Salt Air Mould on Sunshine Coast Patio Furniture — A May 2026 Cleaning Guide


Sunshine Coast patio furniture has a rough autumn into early winter. The salt-laden air, the humidity that does not drop off until June, and the rain events that keep cushions and timber damp for days at a time create a mould environment that most mainland furniture is not built for. By May the visual evidence — black spotting on cushion piping, green film on timber arms, white powder on metal — is at its annual peak.

Three practical patterns we use on Sunshine Coast jobs that hold up:

Cushion treatment. The cushion covers should come off and go through a warm wash with a fabric-safe mould treatment. The inserts, if they have stayed dry inside the covers, can be aired out in direct sun for a full day. If the inserts have got wet through, they need to be replaced — the mould inside foam will not come out, and the smell will return within weeks. The covers, once washed, should be sprayed with a fabric protector before going back on. The cushion zip should be downward-facing when reassembled so that water runs out rather than in.

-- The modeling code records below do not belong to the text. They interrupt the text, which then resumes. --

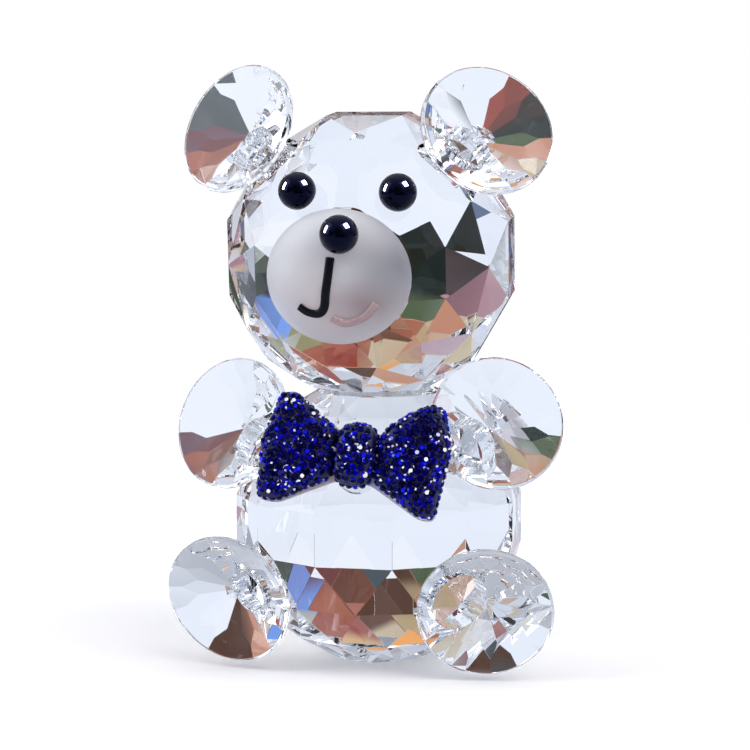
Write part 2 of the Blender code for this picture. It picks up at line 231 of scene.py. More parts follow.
class StageSettings(bpy.types.PropertyGroup):
    azimuth: angle("Azimuth", "Turn of the camera to the bear's left", 10.5)
    elevation: angle("Elevation", "Height of the camera as an angle", 6)
    distance: length("Distance", "From the camera to what it looks at", 0.285)
    lens: bpy.props.FloatProperty(
        name="Lens", description="Focal length on a 36 mm film", default=98.84, unit="CAMERA"
    )
    table: length("Table", "Radius of the round table", 0.257)
    lip: bpy.props.FloatVectorProperty(
        name="Lip",
        description="Height and radius of the pale lip that stands on the table",
        default=(0.015, 0.17),
        size=2,
        unit="LENGTH",
    )
    # Painted glow: the floor's colour as the crystal sees it is given off as light.
    floor: bpy.props.FloatVectorProperty(
        name="Floor",
        description="How bright the floor looks in the crystal",
        default=(0.83, 0.88, 0.99),
        size=3,
        subtype="COLOR",
    )
    # Painted shade: how far the floor's glow darkens round the bear.
    shade: length("Shade", "How far from the bear its soft shade reaches", 0.085)


class BearSettings(bpy.types.PropertyGroup):
    crystal: bpy.props.PointerProperty(type=CrystalSettings)
    bond: bpy.props.PointerProperty(type=BondSettings)
    face: bpy.props.PointerProperty(type=FaceSettings)
    bow: bpy.props.PointerProperty(type=BowSettings)
    stage: bpy.props.PointerProperty(type=StageSettings)


def direction(azimuth, elevation):
    """A unit vector from degrees: azimuth 0 is the bear's front, 90 its left."""
    a, e = math.radians(azimuth), math.radians(elevation)
    return Vector((math.sin(a) * math.cos(e), -math.cos(a) * math.cos(e), math.sin(e)))


def basis(z_axis, x_hint, origin):
    """A placement whose Z is this axis and whose X is near the hint."""
    z = z_axis.normalized()
    x = (x_hint - z * x_hint.dot(z)).normalized()
    y = z.cross(x)
    return Matrix.Translation(origin) @ Matrix((x, y, z)).transposed().to_4x4()


def only(*objects):
    """Makes these the selected objects, the last of them active."""
    if bpy.context.mode != "OBJECT":
        bpy.ops.object.mode_set(mode="OBJECT")
    bpy.ops.object.select_all(action="DESELECT")
    for obj in objects:
        obj.select_set(True)
        bpy.context.view_layer.objects.active = obj


def added(name):
    """The primitive just added, under its own name."""
    piece = bpy.context.view_layer.objects.active
    piece.name = name
    piece.data.name = name
    return piece


def set_down(piece, placement):
    """Puts a piece made at the origin in its place, and its place in its mesh."""
    only(piece)
    piece.matrix_world = placement
    bpy.ops.object.transform_apply(location=True, rotation=True, scale=True)


def unmark(piece):
    """Drops the marks that a copy brings along from the piece it was made from."""
    for key in list(piece.keys()):
        if key.startswith("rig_"):
            del piece[key]


def cad_copy(node, name):
    """A copy of a CAD node, its loose triangles merged back into whole faces."""
    only(frame["nodes"][node])
    bpy.ops.object.duplicate()
    piece = added(name)
    unmark(piece)
    piece.data.materials.clear()
    settings = bpy.context.scene.bear.crystal
    bpy.ops.object.mode_set(mode="EDIT")
    bpy.ops.mesh.select_all(action="SELECT")
    bpy.ops.mesh.remove_doubles(threshold=settings.merge)
    bpy.ops.mesh.dissolve_limited(angle_limit=math.radians(0.4))
    bpy.ops.object.mode_set(mode="OBJECT")
    return piece


def middle(node):
    """The middle of a CAD node's own points."""
    points = [vert.co for vert in frame["nodes"][node].data.vertices]
    return sum(points, Vector()) / len(points)


def modify(piece, kind, **values):
    """Adds a modifier and applies it."""
    only(piece)
    made = piece.modifiers.new(kind.lower(), kind)
    for key, value in values.items():
        setattr(made, key, value)
    bpy.ops.object.modifier_apply(modifier=made.name)


def bevel(piece, width, segments, degrees):
    """Rounds the edges that are sharper than this angle."""
    limit = math.radians(degrees)
    modify(piece, "BEVEL", width=width, segments=segments, limit_method="ANGLE", angle_limit=limit)


def smooth(piece, degrees):
    """Shades the piece smooth, but for the edges that are sharper than this angle."""
    only(piece)
    bpy.ops.object.shade_smooth_by_angle(angle=math.radians(degrees))


def finish_piece(piece, node):
    """Hangs a finished piece on the body in place of its CAD node."""
    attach(piece, BODY)
    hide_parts(node)


def new_material(name):
    """A material, and its nodes and links."""
    made = bpy.data.materials.new(name)
    made.use_nodes = True
    return made, made.node_tree.nodes, made.node_tree.links


def node(nodes, kind, **values):
    """A shader node with these settings."""
    made = nodes.new(kind)
    for key, value in values.items():
        setattr(made, key, value)
    return made


def ramp(nodes, stops, interpolation="LINEAR"):
    """A colour ramp with these (place, colour) stops."""
    made = nodes.new("ShaderNodeValToRGB")
    made.color_ramp.interpolation = interpolation
    elements = made.color_ramp.elements
    while len(elements) < len(stops):
        elements.new(0.5)
    for element, (place, colour) in zip(elements, stops):
        element.position = place
        element.color = (*colour, 1)
    return made


def tinted(nodes, links, source, stops):
    """Gives the shader a base colour that follows the source's value through a ramp."""
    tint = ramp(nodes, stops)
    links.new(source.outputs["Fac"], tint.inputs["Fac"])
    links.new(tint.outputs["Color"], nodes["Principled BSDF"].inputs["Base Color"])


def noise(nodes, links, scale, detail=2.0):
    """Noise over the piece's own coordinates, in metres."""
    place = nodes.new("ShaderNodeTexCoord")
    made = nodes.new("ShaderNodeTexNoise")
    made.inputs["Scale"].default_value = scale
    made.inputs["Detail"].default_value = detail
    links.new(place.outputs["Object"], made.inputs["Vector"])
    return made


def spread(nodes, links, source, low, high):
    """Stretches a 0 to 1 value to a range."""
    made = nodes.new("ShaderNodeMapRange")
    made.inputs["To Min"].default_value = low
    made.inputs["To Max"].default_value = high
    links.new(source, made.inputs["Value"])
    return made.outputs["Result"]


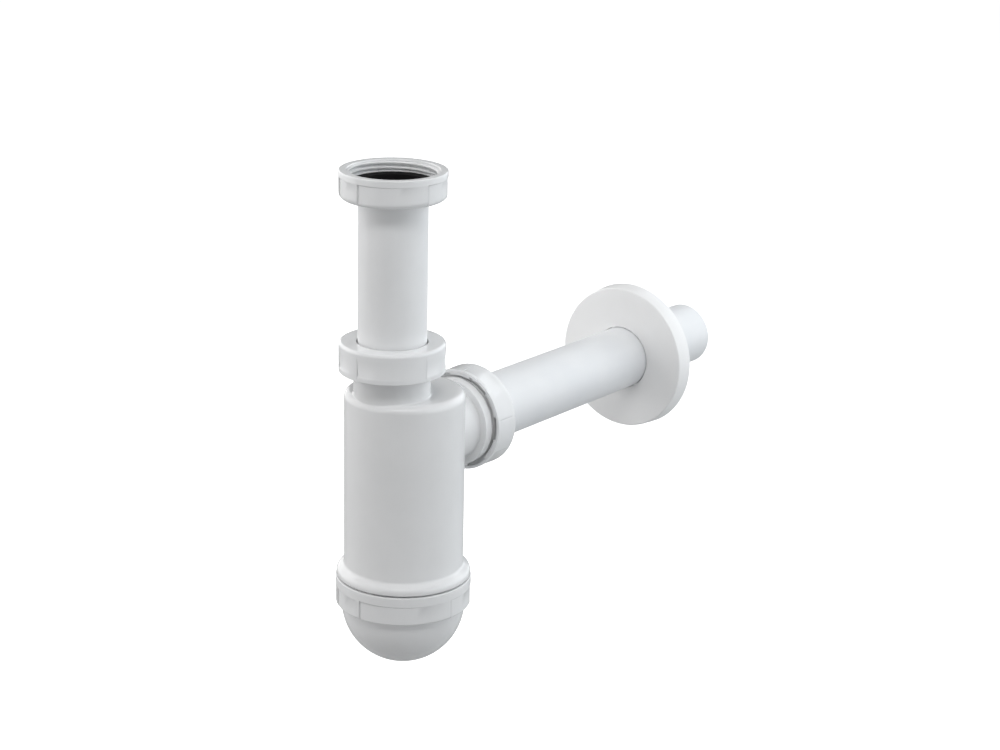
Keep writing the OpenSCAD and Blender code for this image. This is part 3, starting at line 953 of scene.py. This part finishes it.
# %% [markdown]
# ## The cleaning cup and its seal
# The cup screws off downwards to clear the trap. Its ring has the same grip panels as the nuts, with a
# deeper plain collar on top, and its bowl is half a ball. Ring and bowl are one outline, turned in one go,
# so no seam shows between them. A flat rubber ring seals the foot of the bottle.

# %% Cup
cup_top = cup_high.z
CUP_RING, CUP_COLLAR, CUP_WALL = 14.1, 4.4, 2.7
bowl_z = cup_top - CUP_RING
BOWL_R = bowl_z - cup_low.z
BOWL_BORE_R = BOWL_R - 2.5
cup_bore = CUP_R - CUP_WALL
cup_floor = bowl_z + 1.5
BALL_STEPS = 26


def quarter(radius):
    """From the bowl's lowest point up to its rim."""
    turns = [math.pi / 2 * k / BALL_STEPS for k in range(BALL_STEPS + 1)]
    return [(radius * math.sin(a), bowl_z - radius * math.cos(a)) for a in turns]


ring_corners = rounded([
    (BOWL_R, bowl_z, 0), (BOWL_R + 0.05, bowl_z + 0.1, 0), (CUP_R, bowl_z + 0.2, 2.3),
    (CUP_R, bowl_z + 3.2, 0), *collar_rows(CUP_R, cup_top - CUP_COLLAR),
    (CUP_R, cup_top, 0.4), (cup_bore + 0.6, cup_top, 0.15), (cup_bore, cup_top - 0.8, 0.1),
    (cup_bore, cup_floor, 0.3), (BOWL_BORE_R, cup_floor, 0.3), (BOWL_BORE_R, bowl_z, 0)],
    closed=False, steps=7)
cup_outline = quarter(BOWL_R)[:-1] + ring_corners[:-1] + quarter(BOWL_BORE_R)[::-1]
cup = turned("cup", cup_outline, grip_angles(CUP_WIDE))
press_grip(cup, cup_finish, CUP_R, bowl_z - 1, cup_top - CUP_COLLAR, wide=CUP_WIDE)
cup_ridge = thread(cup_finish, cup_bore, -0.72, 1.7, CUP_PITCH, bowl_z + 4.6, cup_top - 1.4, CUP_PITCH / 2)
finish_piece("cleaning_cup_moulding", [cup, cup_ridge], cup_finish, "cup", "bottom_cup",
             ON_BOTTLE)

# %% Cup seal
seal_out, seal_in = (cup_seal_high.x - cup_seal_low.x) / 2, BOWL_BORE_R + 0.2
flat_seal = turned("cup seal", rounded([
    (seal_in, cup_seal_low.z, 0.4), (seal_out, cup_seal_low.z, 0.5), (seal_out, cup_seal_high.z, 0.5),
    (seal_in, cup_seal_high.z, 0.4)]))
finish_piece("cup_seal_ring", [flat_seal], seal_finish, "cup_gasket", "cup_seal",
             ON_BOTTLE)

# %% [markdown]
# ## The outlet pipe and the wall rosette
# The pipe runs into the wall, with a fine groove that marks how deep it goes. The rosette is a thin disc
# with a turned-back rim that hides the hole in the tiles, and a short sleeve inside it keeps it in place.
# A flat disc with a thickness would look solid from behind, so the hollow back is part of the outline.

# %% Pipe
groove_low = rosette_high.y + 1.5
groove_high, groove_r = groove_low + 1.0, PIPE_R - 0.3
pipe = turned("pipe", rounded([
    (BORE_R, pipe_low.y, 0.3), (PIPE_R, pipe_low.y, 0.6), *even_rows(PIPE_R, pipe_low.y, groove_low),
    (PIPE_R, groove_low, 0.08), (groove_r, groove_low, 0.08), (groove_r, groove_high, 0.08),
    (PIPE_R, groove_high, 0.08), (PIPE_R, pipe_high.y, 0.6), (BORE_R, pipe_high.y, 0.4)]))
finish_piece("outlet_pipe_wall", [pipe], pipe_finish, "outlet", "outlet_pipe",
             ALONG_OUTLET)

# %% Rosette
front, rear = rosette_low.y, rosette_high.y
ROSETTE_WALL = 1.8
behind, hub_end = front + ROSETTE_WALL, front + 5.4
front_r = ROSETTE_R - 0.75
hub_r = PIPE_R + 0.3
hub_out = hub_r + ROSETTE_WALL
disc = turned("rosette", rounded([
    (hub_r, front, 0.35), (front_r, front, 0.8), (ROSETTE_R, rear, 0.3),
    (ROSETTE_R - ROSETTE_WALL, rear, 0.3),
    (front_r - ROSETTE_WALL, behind, 0.8), (hub_out, behind, 0.6), (hub_out, hub_end, 0.4),
    (hub_r, hub_end, 0.3)], steps=6), even_angles(160))
finish_piece("wall_rosette_disc", [disc], rosette_finish, "rosette", "wall_rosette",
             ALONG_OUTLET)

# %% [markdown]
# ## Floor and light
# The trap hangs over a plain pale floor, low enough that no piece reaches it when the joints move. Wide
# soft lamps stand to both sides and above, and the front is left darker, which gives round white walls
# their grey middle and bright edges. Brighter lamps would also make the floor white, but they would wash
# out the trap. So floor and sky glow for the camera only, and that glow lights nothing.

# %% Floor
FLOOR_DROP = 0.09
FLOOR_SIZE = 30.0
FLOOR_SHADE = 0.42
FLOOR_GLOW = 1.0
floor_mesh = bpy.data.meshes.new("floor")
half = FLOOR_SIZE / 2
floor_z = CAD_LOW.z - FLOOR_DROP
floor_corners = [(x * half, y * half, floor_z) for x, y in ((-1, -1), (1, -1), (1, 1), (-1, 1))]
floor_mesh.from_pydata(floor_corners, [], [(0, 1, 2, 3)])
floor = bpy.data.objects.new("floor", floor_mesh)
bpy.context.scene.collection.objects.link(floor)
paint = bpy.data.materials.new("pale floor paint")
paint.use_nodes = True
tree = Tree(paint.node_tree)
seen = tree.node("ShaderNodeLightPath").also("Is Camera Ray")
matt = paint.node_tree.nodes["Principled BSDF"]
matt.inputs["Base Color"].default_value = (FLOOR_SHADE, FLOOR_SHADE, FLOOR_SHADE, 1)
matt.inputs["Roughness"].default_value = 0.9
matt.inputs["Specular IOR Level"].default_value = 0.1
matt.inputs["Emission Color"].default_value = (1, 1, 1, 1)
paint.node_tree.links.new((seen * FLOOR_GLOW).out, matt.inputs["Emission Strength"])
floor_mesh.materials.append(paint)
floor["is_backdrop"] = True

# %% World and lamps
SKY = 1.05
world = bpy.data.worlds.new("studio")
bpy.context.scene.world = world
world.use_nodes = True
tree = Tree(world.node_tree)
seen = tree.node("ShaderNodeLightPath").also("Is Camera Ray")
backdrop = world.node_tree.nodes["Background"]
backdrop.inputs["Color"].default_value = (1, 1, 1, 1)
world.node_tree.links.new((seen * SKY).out, backdrop.inputs["Strength"])
middle = (CAD_LOW + CAD_HIGH) / 2


def lamp(name, away, high, turn, width, tall, power, colour=(1, 1, 1)):
    """A soft lamp at an angle around the trap, counted from the camera's side, looking at its middle."""
    around = VIEW_AZIMUTH + math.radians(turn)
    spot = middle + Vector((math.sin(around) * away, -math.cos(around) * away, high))
    light = bpy.data.lights.new(name, "AREA")
    light.shape, light.size, light.size_y, light.energy = "RECTANGLE", width, tall, power
    light.color = colour
    obj = bpy.data.objects.new(name, light)
    obj.location = spot
    obj.rotation_euler = (middle - spot).to_track_quat("-Z", "Y").to_euler()
    obj.visible_camera = False
    bpy.context.scene.collection.objects.link(obj)


COOL, WHITE = (0.93, 0.97, 1.0), (1, 1, 1)
SIDE_AWAY, SIDE_HIGH, SIDE_WIDE, SIDE_TALL = 1.3, 0.35, 1.0, 1.4
lamp("soft lamp above", 0.15, 1.4, 180, 1.8, 1.8, 5.6)
lamp("soft lamp front", 0.9, 1.2, 0, 1.1, 0.28, 8.0)
lamp("soft lamp low front", 1.5, 0.1, 0, 1.6, 1.0, 0.9)
for side, turn, power, colour in (
        ("near right", 60, 7.0, COOL), ("right", 100, 7.4, COOL), ("right back", 140, 8.4, COOL),
        ("near left", -55, 4.4, WHITE), ("left", -100, 8.6, WHITE), ("left back", -140, 7.4, WHITE)):
    lamp("soft lamp " + side, SIDE_AWAY, SIDE_HIGH, turn, SIDE_WIDE, SIDE_TALL, power, colour)
print("lamps", len(bpy.data.lights))
bpy.context.scene.view_settings.view_transform = "Standard"

# %% Take the box around everything shown
low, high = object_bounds()
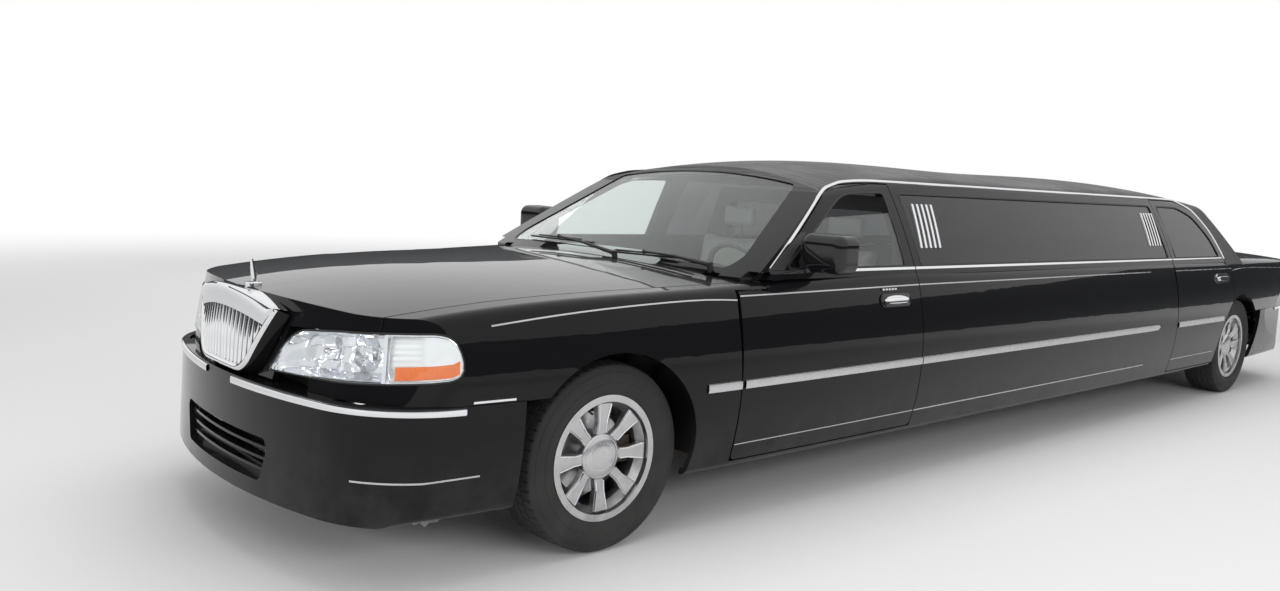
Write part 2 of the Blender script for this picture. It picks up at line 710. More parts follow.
def glass_finishes(colours):
    """Clear, tinted, lens, amber and red: each lets light through to what is behind."""
    rows = (
        ("clear_glass", (0.78, 0.84, 0.82), 0.0, 1.0),
        ("tinted_glass", (0.055, 0.058, 0.062), 0.0, 1.0),
        ("lamp_lens", (0.93, 0.95, 0.96), 0.0, 1.0),
        ("amber_lens", colours.amber, 0.18, 0.35),
        ("red_lens", (0.38, 0.006, 0.008), 0.10, 0.25),
    )
    for name, colour, rough, through in rows:
        tree, shader = start_finish(name, colour, rough, Transmission_Weight=through, IOR=1.45)
        if through < 1.0:
            shader.inputs["Coat Weight"].default_value = 1.0
            ribs = wire(tree, "ShaderNodeTexWave", {"bands_direction": "X"},
                        {"Vector": own_place(tree), "Scale": 45.0})
            bump(tree, shader, ribs.outputs["Fac"], 0.35, 0.001)
            continue
        shadow = wire(tree, "ShaderNodeLightPath").outputs["Is Shadow Ray"]
        clear = wire(tree, "ShaderNodeBsdfTransparent", None, {"Color": (*colour[:3], 1.0)})
        mix = wire(tree, "ShaderNodeMixShader", None,
                   {0: shadow, 1: shader.outputs["BSDF"], 2: clear.outputs["BSDF"]})
        tree.links.new(mix.outputs["Shader"], tree.nodes["Material Output"].inputs["Surface"])


def finish_node(name, finish):
    """Give a frame piece its material."""
    node = frame["nodes"][name]
    if not node.material_slots:
        node.data.materials.append(FINISHES[finish])
    for held in node.material_slots:
        held.material = FINISHES[finish]


# How finely the mirrors and handles are remeshed, and how often they are smoothed
ROUND_VOXEL = 0.0036
ROUND_PASSES = 16
# Each finish, with the pieces of the frame that take it
NODE_FINISHES = (
    ("body_paint", ("hood", "trunk_lid", "rear_deck", "front_bumper", "rear_bumper", "cowl",
                    "windscreen_pillars")),
    ("roof_vinyl", ("roof",)),
    ("clear_glass", ("windscreen", "door_glass_front_left", "door_glass_front_right")),
    ("tinted_glass", ("dark_glass", "door_glass_rear_left", "door_glass_rear_right")),
    ("grille_chrome", ("grille",)),
    ("bright_trim", ("louvres", "door_trim_rear_left", "door_trim_rear_right")),
    ("chassis_black", ("chassis_frame", "front_suspension")),
    ("cast_grey", ("engine_block", "rear_axle", "knuckle_left", "knuckle_right")),
    ("bare_steel", ("exhaust",)),
    ("carpet", ("floor_pan",)),
    ("cabin_plastic", ("dash", "partition")),
    ("red_lens", ("tail_lamps",)),
)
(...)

Timber arms and frames. The black spotting on outdoor timber is usually mildew on the surface, not deep penetration. A diluted bleach solution (one part household bleach to ten parts water) applied with a soft brush will lift most of it. The timber should be rinsed off after, allowed to dry, and then re-oiled if it is a teak or eucalypt frame. Painted timber needs a wash, a light sand, and a maintenance coat. The mistake we see is owners using a high-pressure hose, which drives water into the joins and makes the next mould bloom worse.

Powder-coated metal. The white powder on aluminium and steel patio frames is oxidation, not mould, and it brushes off with a soft cloth and a mild detergent solution. The frames should be rinsed and dried. Any chips in the powder coat should be touched up with a manufacturer-matched paint — exposed steel under powder coat will rust through quickly in the salt air.

Three things to stop doing:

Storing cushions on the chairs through the wet season. The cushions need to come off and be stored inside in a dry environment. The cushion storage box on the patio is rarely as dry as the marketing implies.

Using cheap mould sprays on fabric. The chlorine-based products bleach the fabric. The oxygen-based products work better and do not damage the colour.

Ignoring the umbrella. The patio umbrella collects water in the canopy and is the most common source of mould transfer to the rest of the furniture. The umbrella should be closed when not in use, opened to dry after rain, and washed annually.

For the bigger ongoing maintenance question — how often the patio furniture needs a deep clean, when to replace cushions, when to recoat timber — the honest Sunshine Coast answer is that the furniture closer to the beach needs more attention than the furniture in a Hinterland courtyard. A property at Marcoola or Coolum sees more salt and more wind than a property at Bli Bli or Buderim. The maintenance cycle should be calibrated to the location.

By the time the September sun returns, the patio should be ready for spring. The work done in May and June is what gets the furniture there.